I would suggest that the answer is yes. My reason is not that I like jury nullification. I have elsewhere discussed my views of nullification, and I am not a big fan of it. What worries me, however, is that judges could perceive nullification at work in acquittals that simply reflected a different view of the evidence from that of the judge. In other words, I think many of us are inclined to believe that anyone who looks at trial evidence will arrive at the same conclusions as those at which we have arrived. If I am right about this (and I must be, right?), then acquittals that we view as incorrect (because we disagree with them) will often appear to be instances of jury nullification when they are not.
One controversial example that leaps to my mind is the case of the People v. O.J. Simpson. Audiences broke down along racial, gender, and other lines in reacting to the verdict that followed a year-long parade of evidence presented against Simpson for the vicious murders of Nicole Brown Simpson and her friend Ron Goldman. Among those who believed that the evidence proved Simpson's guilt beyond any reasonable doubt, there was at least one common narrative of nullification: jurors viewed some of the police involved in investigating Simpson as having behaved reprehensibly (in a manner including expressions of racial animosity to African-Americans), and the jury decided that an acquittal would effectively punish the L.A.P.D. for perpetrating and tolerating such behavior.
Jurors, however, gave statements indicating that they honestly deliberated over the evidence that they had seen and heard and concluded that it did not measure up to the high standard of guilt beyond a reasonable doubt. One juror, for example, when asked what she would have done if the burden of proof were preponderance rather than beyond a reasonable doubt, reportedly said "Given that standard [preponderance of the evidence in a civil trial] and based on the amount of evidence that was presented, ... then yes, you would have to say that yes, he is guilty."
It is, of course, possible that jurors were lying and that they actually nullified. It seems more likely, however, that they simply viewed the evidence as inadequate to establish guilt beyond a reasonable doubt. For people who believed that the evidence was simply incompatible with a reasonable acquittal, however, it might have seemed impossible that the jurors truly considered the evidence and reached a different conclusion. If so, then a nullification exception to Double Jeopardy could easily morph into an ordinary "no reasonable juror" standard, whereby a judge who finds a jury's acquittal unreasonable would conclude that it must reflect nullification rather than simply a considered (and perhaps nonetheless unreasonable) judgment. An exception for jury defiance, in other words, would be difficult to contain.

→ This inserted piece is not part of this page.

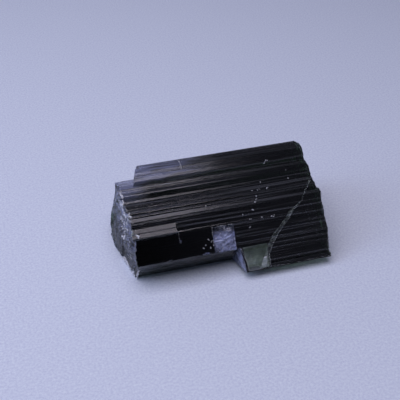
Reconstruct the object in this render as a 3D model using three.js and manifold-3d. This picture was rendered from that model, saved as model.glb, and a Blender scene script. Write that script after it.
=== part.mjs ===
// A loose crystal of dark green tourmaline, lying on one of its prism faces.
//
// It grew as one piece: a striated prism along X, with a lath along its back shoulder and a thin
// rib on its front shoulder. A sliver has broken out of the lower front on the left, which leaves
// the right half overhanging as a thin wedge, and a fracture crosses each end.
//
// Millimetres. +X runs along the prism, +Y to its back and +Z up. The origin is under the middle of
// the crystal, on the surface that it lies on.

import * as THREE from "three";
import { mergeVertices } from "three/addons/utils/BufferGeometryUtils.js";
import Module from "manifold-3d";

// Driving dimensions.
const LENGTH = 28;
const WIDTH = 18;
const HEIGHT = 11.6;
const BODY_TOP = 10.5; // top of the prism in front of the back lath
const SHOULDER_EDGE = 7.25; // height of the long edge over the front face
const WEDGE_EDGE = 1.3; // height of the sharp lower edge of the right half
const SLIVER_END = 1.5; // X of the wall where the broken front steps back
const SLIVER_TOP = 4.1; // height of the break on the front face
const SPALL_START = -2.2; // X where a thin flake is gone from the front face
const SPALL_END = 0.8; // X where that flake stops, close to the wall
const LATH_END = -9.9; // X of the broken end of the back lath
const RIB_END = -6.9; // X of the broken end of the front rib
const FLUTE_PITCH = 0.75; // typical width of one striation
const FLUTE_DEPTH = 0.07; // how far a striation is set in
const FRACTURE_STEP = 1.1; // grid spacing of the rough end faces

const HALF_LENGTH = LENGTH / 2;
const HALF_WIDTH = WIDTH / 2;
const REACH = 6; // how far a cutter runs past the crystal

const wasm = await Module();
wasm.setup();

// A repeatable stream of numbers between 0 and 1.
function randomStream(seed) {
  let state = seed;
  return () => {
    state = (state * 16807) % 2147483647;
    return state / 2147483647;
  };
}

// A closed three.js geometry as a solid that can be joined and cut.
function solidOf(geometry) {
  geometry.deleteAttribute("normal");
  geometry.deleteAttribute("uv");
  const merged = mergeVertices(geometry, 1e-4);
  return new wasm.Manifold(
    new wasm.Mesh({
      numProp: 3,
      vertProperties: merged.attributes.position.array,
      triVerts: new Uint32Array(merged.index.array),
    }),
  );
}

// A solid back as a three.js geometry.
function geometryOf(solid) {
  const mesh = solid.getMesh();
  const geometry = new THREE.BufferGeometry();
  geometry.setAttribute("position", new THREE.BufferAttribute(mesh.vertProperties, 3));
  geometry.setIndex(new THREE.BufferAttribute(mesh.triVerts, 1));
  geometry.computeVertexNormals();
  return geometry;
}

// An outline of [y, z] corners, drawn out along X from one place to another.
function prism(corners, fromX, toX) {
  const shape = new THREE.Shape(corners.map(([y, z]) => new THREE.Vector2(y, z)));
  const geometry = new THREE.ExtrudeGeometry(shape, { depth: toX - fromX, bevelEnabled: false });
  const outlineToYZ = new THREE.Matrix4().makeBasis(
    new THREE.Vector3(0, 1, 0),
    new THREE.Vector3(0, 0, 1),
    new THREE.Vector3(1, 0, 0),
  );
  geometry.applyMatrix4(outlineToYZ);
  geometry.translate(fromX, 0, 0);
  return solidOf(geometry);
}

// The outline with shallow flutes along every side but its first, which is the flat base.
function striated(corners, seed) {
  const random = randomStream(seed);
  const outline = [];
  corners.forEach((corner, index) => {
    outline.push(corner);
    const next = corners[(index + 1) % corners.length];
    const dy = next[0] - corner[0];
    const dz = next[1] - corner[1];
    const side = Math.hypot(dy, dz);
    const flutes = index === 0 ? 0 : Math.round(side / FLUTE_PITCH);
    for (let flute = 1; flute < flutes; flute++) {
      const along = (flute + 0.5 * (random() - 0.5)) / flutes;
      const depth = FLUTE_DEPTH * random();
      outline.push([
        corner[0] + dy * along - (dz / side) * depth,
        corner[1] + dz * along + (dy / side) * depth,
      ]);
    }
  });
  return outline;
}

// The prism's cross-section, counter-clockwise from the front of its base. Its long sides are the
// faces of a hexagonal prism, at 30 degrees and 90 degrees to the surface that it lies on.
const SECTION = [
  [-4.4, 0],
  [7.5, 0],
  [HALF_WIDTH, 2.6],
  [HALF_WIDTH, 4.5],
  [6.15, 10.9],
  [5.25, 11.3],
  [4.2, HEIGHT],
  [3.65, HEIGHT],
  [2.1, 11.1],
  [1.8, BODY_TOP],
  [1.1, BODY_TOP - 0.2],
  [0.3, BODY_TOP - 0.3],
  [0, 9.7],
  [-0.4, 9.4],
  [-2.25, 9.15],
  [-2.75, 8.95],
  [-3.35, 8.6],
  [-3.9, 8.55],
  [-4.1, 8.25],
  [-5.15, SHOULDER_EDGE],
  [-6.97, SLIVER_TOP],
  [-HALF_WIDTH, WEDGE_EDGE],
];

// What is gone from the lower front, left of the wedge.
const SLIVER = [
  [-4.4, -1],
  [-4.4, 0],
  [-5.5, 1.6],
  [-6.97, SLIVER_TOP],
  [-HALF_WIDTH - 2, SLIVER_TOP + 1],
  [-HALF_WIDTH - 2, -1],
];

// What is gone from the back shoulder, left of the lath.
const SHOULDER = [
  [1.8, BODY_TOP],
  [3.9, 10.3],
  [5.6, 9.0],
  [HALF_WIDTH + 2, 5.0],
  [HALF_WIDTH + 2, HEIGHT + 1],
  [1.8, HEIGHT + 1],
];

// What is gone from the front face, between the rib and the wedge.
const SPALL = [
  [-6.6, SLIVER_TOP],
  [-4.95, 6.95],
  [-4.9, 7.5],
  [-HALF_WIDTH, 7.5],
  [-HALF_WIDTH, SLIVER_TOP],
];

// The rib on the front shoulder.
const RIB = [
  [-4.8, 6.9],
  [-4.0, 8.1],
  [-4.35, 8.2],
  [-5.4, 7.6],
  [-5.4, 7.3],
];

// A smooth hump over the point [y, z].
function hump(y, z, centreY, centreZ, spread) {
  return Math.exp(-(Math.pow(y - centreY, 2) + Math.pow(z - centreZ, 2)) / (spread * spread));
}

// How far the left fracture lies in from the end of the crystal: it bulges low at the back, leans
// in towards the top and turns away towards the front.
function leftRelief(y, z) {
  const rise = THREE.MathUtils.smoothstep(z, 0, 7.5);
  const lean = 1.2 * rise;
  const turn = 0.195 * Math.max(0, 2.4 - y) * (1 - 0.055 * z);
  const back = 0.2 * Math.max(0, y - 6);
  const brow = 0.4 * hump(y, z, 0.5, 10.5, 1.8);
  const ripples = 0.09 * Math.sin(1.9 * y + 0.8 * z) * Math.cos(1.3 * z - 0.5 * y);
  return Math.pow(Math.pow(lean, 6) + Math.pow(turn, 6), 1 / 6) + back - brow + ripples * rise;
}

// The right fracture is nearly flat, with a shallow shell-shaped bowl in its middle, and leans in
// a little at the top.
function rightRelief(y, z) {
  const lean = 0.3 * THREE.MathUtils.smoothstep(z, 7.5, 10.5);
  const bowl = 0.6 * hump(y, z, 2.5, 4.8, 3);
  const ripples = 0.06 * (1 + Math.sin(1.4 * y - 1.1 * z) * Math.cos(0.9 * z + 0.6 * y));
  return lean + bowl + ripples;
}

// A block past one end of the crystal, whose inner face is a fracture.
function fractureBlock(side, relief) {
  const depth = REACH;
  const width = WIDTH + REACH;
  const height = HEIGHT + REACH;
  const across = Math.round(width / FRACTURE_STEP);
  const up = Math.round(height / FRACTURE_STEP);
  const geometry = new THREE.BoxGeometry(depth, width, height, 1, across, up);
  geometry.translate(side * (HALF_LENGTH + depth / 2), 0, HEIGHT / 2);
  const position = geometry.attributes.position;
  for (let index = 0; index < position.count; index++) {
    const onFracture = side * position.getX(index) < HALF_LENGTH + depth / 2;
    if (onFracture) {
      const inset = relief(position.getY(index), position.getZ(index));
      position.setX(index, side * (HALF_LENGTH - inset));
    }
  }
  return solidOf(geometry);
}

// A rounded bite with flat facets, for a chip off an edge.
function chip(radius, stretch, place) {
  const geometry = new THREE.IcosahedronGeometry(radius, 1);
  geometry.scale(...stretch);
  geometry.translate(...place);
  return solidOf(geometry);
}

function makeCrystal() {
  const past = HALF_LENGTH + REACH;
  let crystal = prism(striated(SECTION, 11), -HALF_LENGTH, HALF_LENGTH);
  crystal = crystal.subtract(prism(SHOULDER, -past, LATH_END));
  crystal = crystal.add(prism(RIB, -HALF_LENGTH, RIB_END));
  crystal = crystal.subtract(prism(SLIVER, -past, SLIVER_END));
  crystal = crystal.subtract(prism(SPALL, SPALL_START, SPALL_END));
  crystal = crystal.subtract(fractureBlock(-1, leftRelief));
  crystal = crystal.subtract(fractureBlock(1, rightRelief));
  const chips = [
    chip(0.9, [0.7, 1.0, 1.4], [-12.3, -5.8, 0.9]),
    chip(0.5, [1.2, 0.6, 1.0], [RIB_END + 0.2, -5.9, 7.2]),
    chip(0.8, [1.0, 0.8, 0.5], [LATH_END, 4.9, 11.3]),
    chip(0.6, [1.3, 0.5, 0.8], [SLIVER_END - 0.2, -7.4, 4.2]),
  ];
  for (const bite of chips) {
    crystal = crystal.subtract(bite);
  }
  return geometryOf(crystal);
}

// Puts the middle of the crystal over the origin and its base on the surface.
function rested(geometry) {
  geometry.computeBoundingBox();
  const { min, max } = geometry.boundingBox;
  geometry.translate(-(min.x + max.x) / 2, -(min.y + max.y) / 2, -min.z);
  return geometry;
}

const darkGreenTourmaline = new THREE.MeshStandardMaterial({
  color: 0x10140f,
  roughness: 0.18,
  metalness: 0.0,
  flatShading: true,
});

const crystal = new THREE.Mesh(rested(makeCrystal()), darkGreenTourmaline);
crystal.name = "tourmaline_crystal";

const part = new THREE.Group();
part.add(crystal);

export default part;
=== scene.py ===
"""A broken piece of dark green tourmaline, lying on the flat long face of its prism.

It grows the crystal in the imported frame, seals its flaws in it, and sets a plain stage.
"""

import math
import random

import bmesh
import bpy
import numpy as np
from bpy.props import FloatProperty, FloatVectorProperty, IntProperty, PointerProperty
from mathutils import Matrix, Vector, noise
from mathutils.bvhtree import BVHTree


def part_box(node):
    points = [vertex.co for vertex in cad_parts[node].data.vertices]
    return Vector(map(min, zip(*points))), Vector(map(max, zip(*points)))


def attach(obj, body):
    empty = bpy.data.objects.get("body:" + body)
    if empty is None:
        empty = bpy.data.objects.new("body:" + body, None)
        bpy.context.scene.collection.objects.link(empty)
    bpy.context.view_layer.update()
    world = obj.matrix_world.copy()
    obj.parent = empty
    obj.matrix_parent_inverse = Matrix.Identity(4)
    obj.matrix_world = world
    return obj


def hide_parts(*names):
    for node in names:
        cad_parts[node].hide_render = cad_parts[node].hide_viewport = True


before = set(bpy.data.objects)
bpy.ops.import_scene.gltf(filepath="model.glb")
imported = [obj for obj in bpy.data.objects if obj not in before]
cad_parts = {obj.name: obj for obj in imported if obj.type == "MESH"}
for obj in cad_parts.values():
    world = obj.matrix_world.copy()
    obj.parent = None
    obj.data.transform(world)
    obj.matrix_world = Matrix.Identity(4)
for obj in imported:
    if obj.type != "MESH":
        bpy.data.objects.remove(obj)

bl_info = {
    "name": "Tourmaline Crystal",
    "version": (1, 0, 0),
    "blender": (4, 5, 0),
    "location": "View3D > Sidebar > Tourmaline",
    "description": "Grows a broken tourmaline crystal with its flaws and sets a plain stage",
    "category": "Add Mesh",
}

NODE = "tourmaline_crystal"
BODY = "root"

LOW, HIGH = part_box(NODE)
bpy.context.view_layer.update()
DESIGN_LENGTH = 28.0  # the length that every design millimetre below is measured against
UNIT = (HIGH.x - LOW.x) / DESIGN_LENGTH  # metres to a design millimetre
MIDDLE = Vector(((LOW.x + HIGH.x) / 2, (LOW.y + HIGH.y) / 2, LOW.z))
END = DESIGN_LENGTH / 2  # from the middle to either end

# Finish of a mesh face, kept in its material index while the crystal is cut.
GROWN, BROKEN, CRUSHED = 0, 1, 2

# The section of the prism, from the toe of its base up the front, over the top and down the back.
# Each face: elevation of its normal in degrees, width, and pitch of its growth steps (0 is plain).
SECTION_START = (-4.4, 0.0)
SECTION_FACES = (
    (-74.2, 4.78, 0.0),
    (36.0, 3.46, 0.50),
    (30.0, 3.64, 0.0),
    (60.0, 0.12, 0.0),
    (45.0, 1.34, 0.0),
    (30.0, 0.37, 0.0),
    (86.0, 0.57, 0.28),
    (61.0, 0.46, 0.0),
    (86.0, 0.13, 0.0),
    (30.0, 0.11, 0.0),
    (84.0, 0.42, 0.42),
    (30.0, 0.19, 0.0),
    (86.0, 1.29, 0.43),
    (78.0, 0.55, 0.0),
    (35.0, 0.19, 0.0),
    (60.0, 0.24, 0.0),
    (84.0, 0.12, 0.0),
    (28.0, 0.66, 0.0),
    (84.0, 0.80, 0.40),
    (76.0, 0.72, 0.24),
    (30.0, 0.68, 0.0),
    (74.0, 1.60, 0.32),
    (88.0, 0.50, 0.0),
    (105.0, 1.10, 0.37),
    (112.0, 1.00, 0.33),
    (155.9, 6.98, 0.55),
    (180.0, 1.90, 0.0),
    (210.0, 3.00, 0.0),
)
HABIT = 30.0  # the prism's faces stand at multiples of this many degrees
TILT = 3.0  # the most that a growth face leans off its habit, in degrees
PLAIN_PART = 0.7  # width of the parts that a plain face is made of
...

For those hostile to Double Jeopardy, the failure to contain the nullification exception might not seem like a problem. Let us have a "no reasonable juror" standard for retrial, just as we have a mandatory acquittal when juries convict in the face of evidence that would not convince a reasonable juror of guilt beyond a reasonable doubt. In considering this possibility, however, it is worth remembering that a judicial power to order retrials (when acquittals are unreasonable) could easily become a power to refuse to accept an "incorrect" acquittal. A judge could then hear the same evidence that the jury heard and think "I believe the defendant is guilty, so the jury is unreasonable."
My tentative contention is that it is difficult for people to avoid slipping from "you and I reasonably disagree" to "you disagree with me and have arrived at an unreasonable view," and from that to "your disagreement with me reflects an ideological commitment on your part that overrides factual truth" is an easy slip as well. If we want to protect a criminal defendant's right to a jury trial, in which jurors -- and not a judge -- decide whether the evidence proves guilt beyond a reasonable doubt, it may be that a right against Double Jeopardy simply cannot tolerate a "jury nullification" exception. It may be that when it votes to acquit a defendant, the jury -- the original jury -- must have the last word if its word is to be protected at all.